TASK STATEMENT ->
Give back the full material, exactly as it reads.

DATA LINES ->
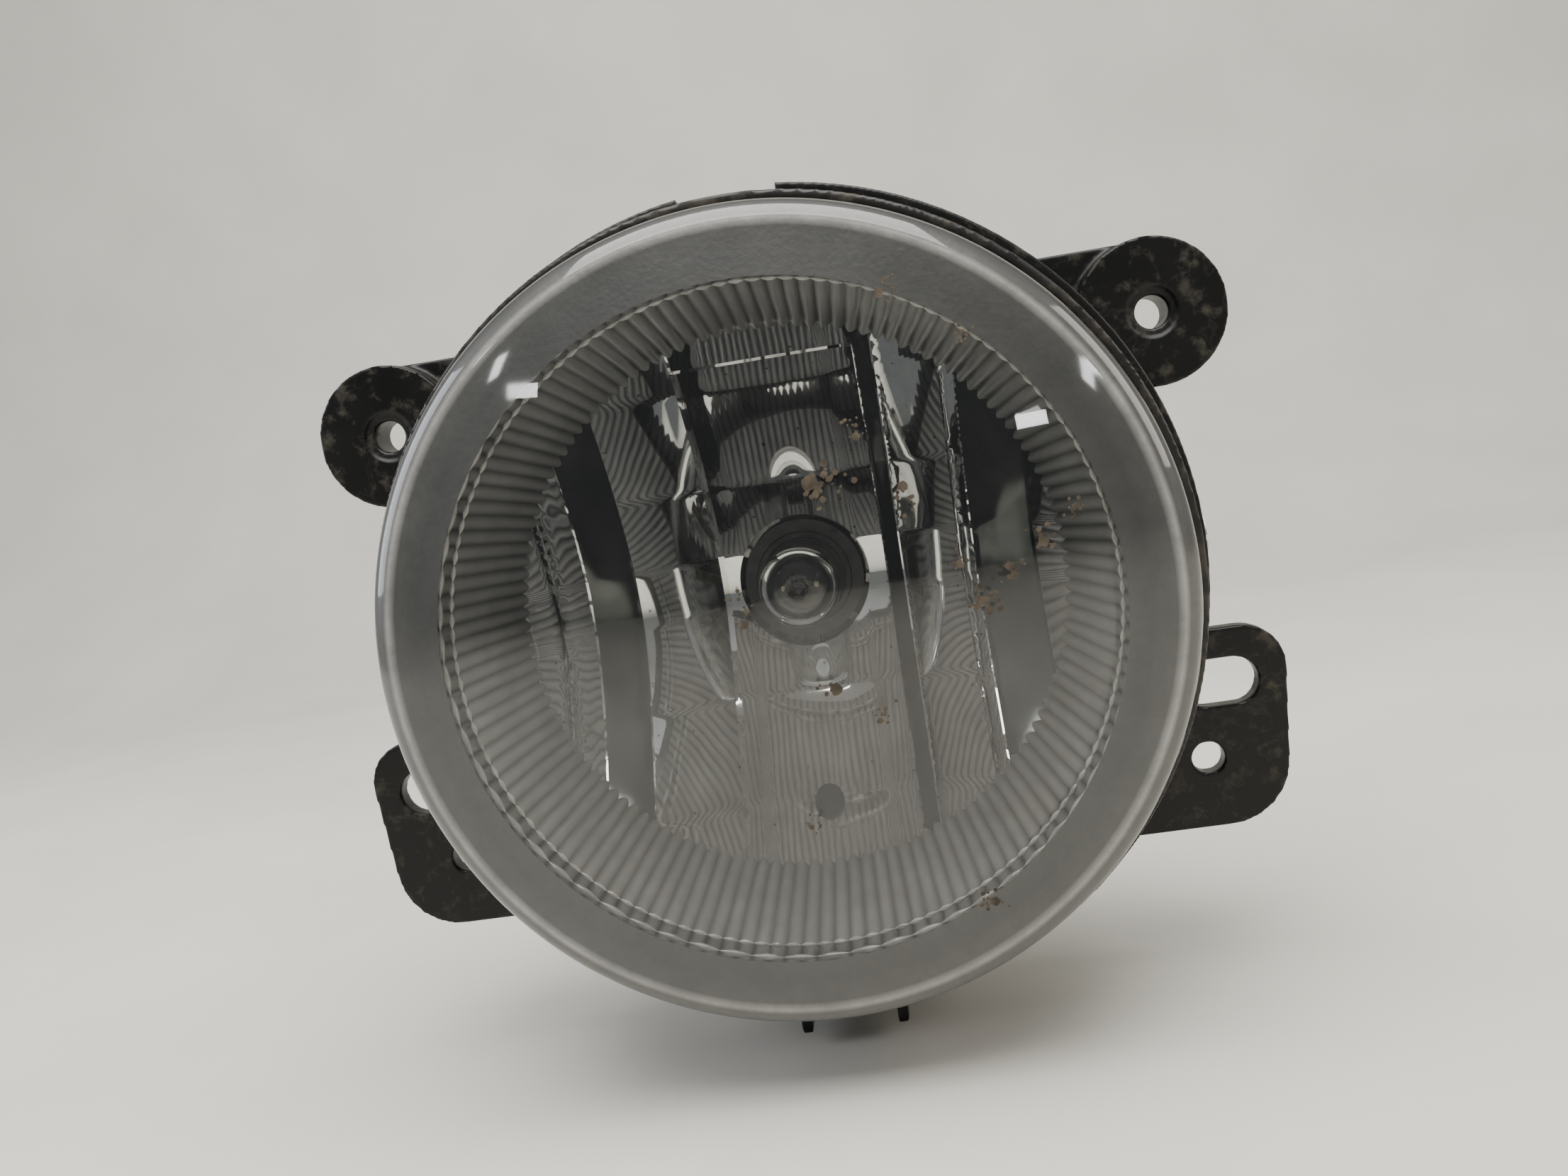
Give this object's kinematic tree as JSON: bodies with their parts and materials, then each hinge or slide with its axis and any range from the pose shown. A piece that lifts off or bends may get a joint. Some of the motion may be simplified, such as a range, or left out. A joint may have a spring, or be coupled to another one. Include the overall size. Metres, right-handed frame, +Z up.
{
  "type": "fog light",
  "caption": "Round fog light: pressed glass lens with fluted skirt, metallised reflector and halogen bulb in a tilting housing, aimed by a screw in a four-tab mounting frame.",
  "frame": {"origin": "on the optical axis, in the plane of the front faces of the four mounting tabs, at the middle of the four bolt holes", "axes": "-Y is the way the lamp shines, +Z is up on the vehicle, +X is to the right of someone facing the lamp"},
  "size_m": [0.1316, 0.0878, 0.116],
  "materials": {
    "frame_plastic": "moulded, dusty",
    "housing_plastic": "moulded",
    "bush_nylon": "moulded",
    "plated_steel": "zinc plated",
    "adjuster_nylon": "moulded",
    "lens_glass": "pressed, frosted shoulder",
    "sealant": "cured",
    "mirror_coat": "vacuum metallised",
    "bayonet_steel": "stamped",
    "vent_rubber": "moulded",
    "bulb_plastic": "moulded",
    "o_ring_rubber": "moulded silicone",
    "quartz_glass": "drawn",
    "tungsten": "coiled wire",
    "lead_wire": "drawn wire",
    "tinned_brass": "tinned, stamped"
  },
  "bodies": {
    "bracket": {"mounting_frame": "frame_plastic", "pivot_bush_left": "bush_nylon", "pivot_bush_right": "bush_nylon", "adjuster_bush": "bush_nylon"},
    "lamp": {"housing": "housing_plastic", "lens": "lens_glass", "lens_sealant": "sealant", "reflector": "mirror_coat", "reflector_screws": "plated_steel", "pivot_pin_left": "plated_steel", "pivot_pin_right": "plated_steel", "bayonet_ring": "bayonet_steel", "vent_elbow": "vent_rubber"},
    "bulb": {"bulb_base": "bulb_plastic", "bulb_o_ring": "o_ring_rubber", "bulb_glass": "quartz_glass", "bulb_filament": "tungsten", "bulb_wires": "lead_wire", "bulb_terminals": "tinned_brass"},
    "adjuster": {"adjuster_screw": "plated_steel", "adjuster_knob": "adjuster_nylon", "adjuster_push_nut": "plated_steel"},
    "travelling_nut": {"adjuster_nut": "adjuster_nylon"}
  },
  "joints": [
    {"name": "aim_screw_turn", "type": "hinge", "parent": "bracket", "child": "adjuster", "pos_m": [0, 0.012, -0.056], "axis": [0, 1, 0], "range_deg": [-822, 822]},
    {"name": "nut_travel", "type": "slide", "parent": "bracket", "child": "travelling_nut", "axis": [0, 1, 0], "range_m": [-0.00343, 0.00343]},
    {"name": "lamp_tilt", "type": "hinge", "parent": "bracket", "child": "lamp", "pos_m": [0, 0, 0], "axis": [1, 0, 0], "range_deg": [-3.5, 3.5]},
    {"name": "bulb_twist", "type": "hinge", "parent": "lamp", "child": "bulb", "pos_m": [0, 0.03, 0], "axis": [0, 1, 0], "range_deg": [0, 40]}
  ],
  "couplings": [
    {"joint": "nut_travel", "follows": "lamp_tilt", "m_per_rad": 0.056},
    {"joint": "aim_screw_turn", "follows": "lamp_tilt", "ratio": -234.57}
  ]
}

RESULT FOR THIS TASK ->
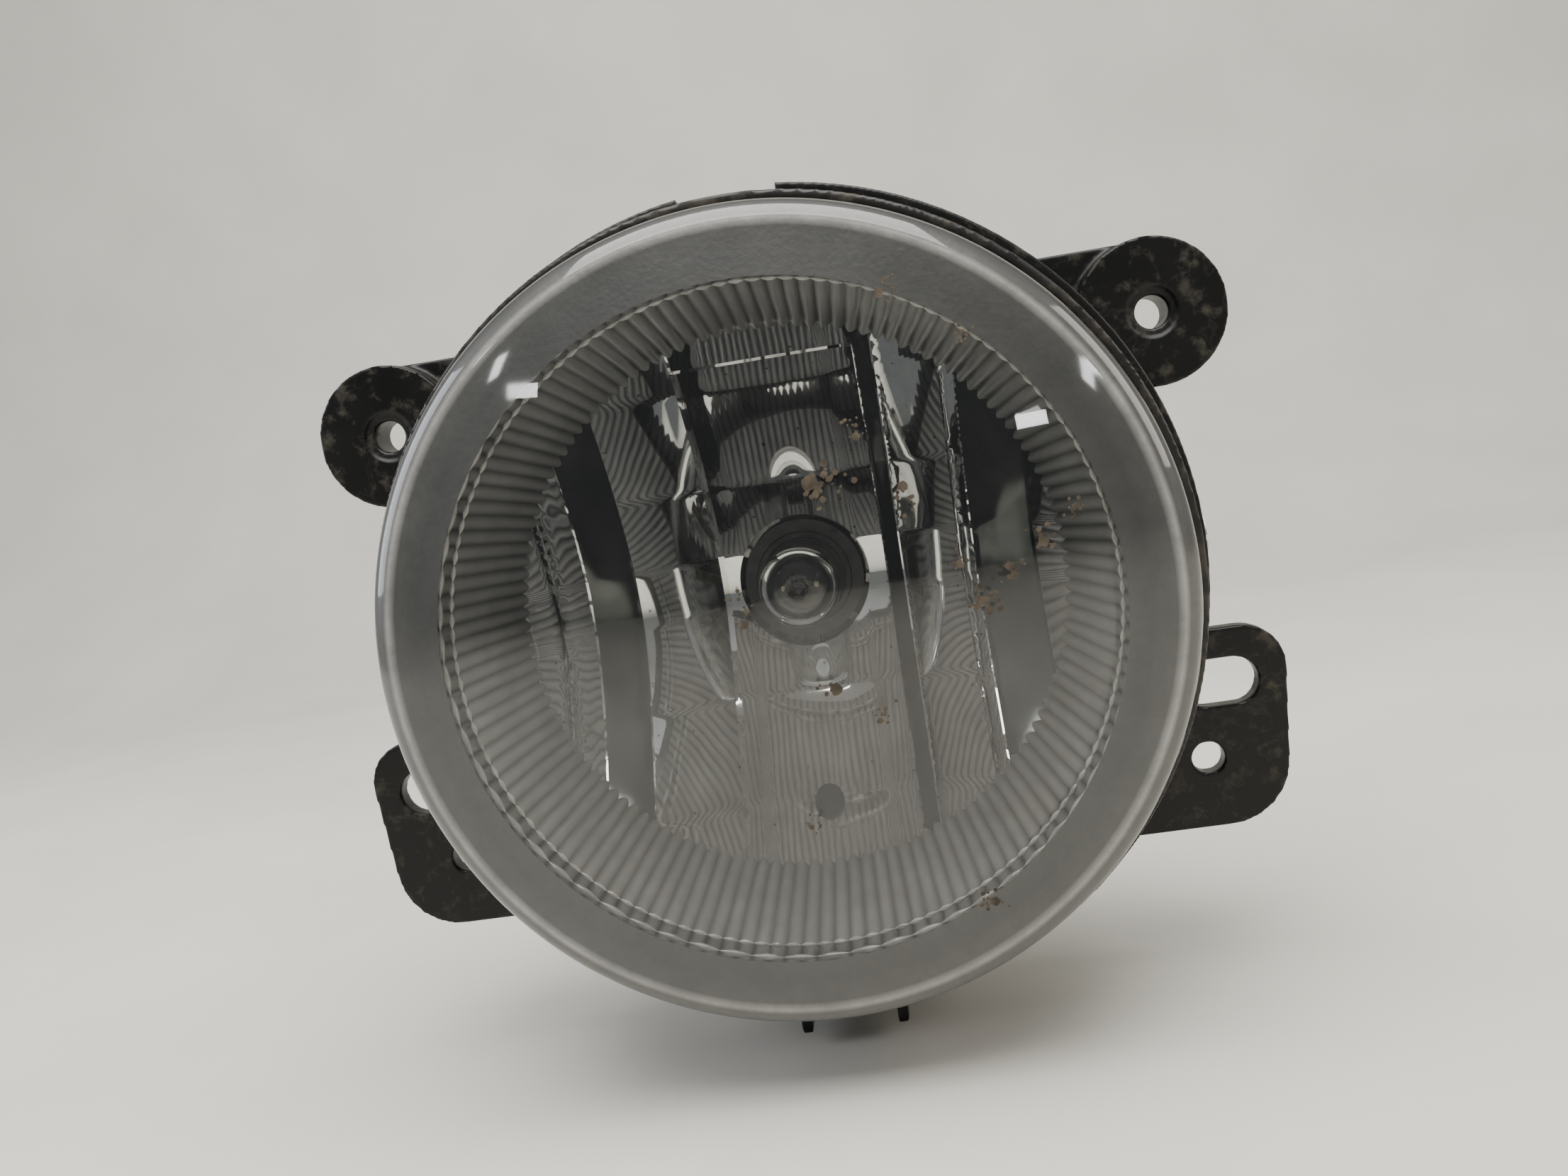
Give this object's kinematic tree as JSON: bodies with their parts and materials, then each hinge or slide with its axis and any range from the pose shown. A piece that lifts off or bends may get a joint. Some of the motion may be simplified, such as a range, or left out. A joint may have a spring, or be coupled to another one. Include the overall size. Metres, right-handed frame, +Z up.
{
  "type": "fog light",
  "caption": "Round fog light: pressed glass lens with fluted skirt, metallised reflector and halogen bulb in a tilting housing, aimed by a screw in a four-tab mounting frame.",
  "frame": {"origin": "on the optical axis, in the plane of the front faces of the four mounting tabs, at the middle of the four bolt holes", "axes": "-Y is the way the lamp shines, +Z is up on the vehicle, +X is to the right of someone facing the lamp"},
  "size_m": [0.1316, 0.0878, 0.116],
  "materials": {
    "frame_plastic": "moulded, dusty",
    "housing_plastic": "moulded",
    "bush_nylon": "moulded",
    "plated_steel": "zinc plated",
    "adjuster_nylon": "moulded",
    "lens_glass": "pressed, frosted shoulder",
    "sealant": "cured",
    "mirror_coat": "vacuum metallised",
    "bayonet_steel": "stamped",
    "vent_rubber": "moulded",
    "bulb_plastic": "moulded",
    "o_ring_rubber": "moulded silicone",
    "quartz_glass": "drawn",
    "tungsten": "coiled wire",
    "lead_wire": "drawn wire",
    "tinned_brass": "tinned, stamped"
  },
  "bodies": {
    "bracket": {"mounting_frame": "frame_plastic", "pivot_bush_left": "bush_nylon", "pivot_bush_right": "bush_nylon", "adjuster_bush": "bush_nylon"},
    "lamp": {"housing": "housing_plastic", "lens": "lens_glass", "lens_sealant": "sealant", "reflector": "mirror_coat", "reflector_screws": "plated_steel", "pivot_pin_left": "plated_steel", "pivot_pin_right": "plated_steel", "bayonet_ring": "bayonet_steel", "vent_elbow": "vent_rubber"},
    "bulb": {"bulb_base": "bulb_plastic", "bulb_o_ring": "o_ring_rubber", "bulb_glass": "quartz_glass", "bulb_filament": "tungsten", "bulb_wires": "lead_wire", "bulb_terminals": "tinned_brass"},
    "adjuster": {"adjuster_screw": "plated_steel", "adjuster_knob": "adjuster_nylon", "adjuster_push_nut": "plated_steel"},
    "travelling_nut": {"adjuster_nut": "adjuster_nylon"}
  },
  "joints": [
    {"name": "aim_screw_turn", "type": "hinge", "parent": "bracket", "child": "adjuster", "pos_m": [0, 0.012, -0.056], "axis": [0, 1, 0], "range_deg": [-822, 822]},
    {"name": "nut_travel", "type": "slide", "parent": "bracket", "child": "travelling_nut", "axis": [0, 1, 0], "range_m": [-0.00343, 0.00343]},
    {"name": "lamp_tilt", "type": "hinge", "parent": "bracket", "child": "lamp", "pos_m": [0, 0, 0], "axis": [1, 0, 0], "range_deg": [-3.5, 3.5]},
    {"name": "bulb_twist", "type": "hinge", "parent": "lamp", "child": "bulb", "pos_m": [0, 0.03, 0], "axis": [0, 1, 0], "range_deg": [0, 40]}
  ],
  "couplings": [
    {"joint": "nut_travel", "follows": "lamp_tilt", "m_per_rad": 0.056},
    {"joint": "aim_screw_turn", "follows": "lamp_tilt", "ratio": -234.57}
  ]
}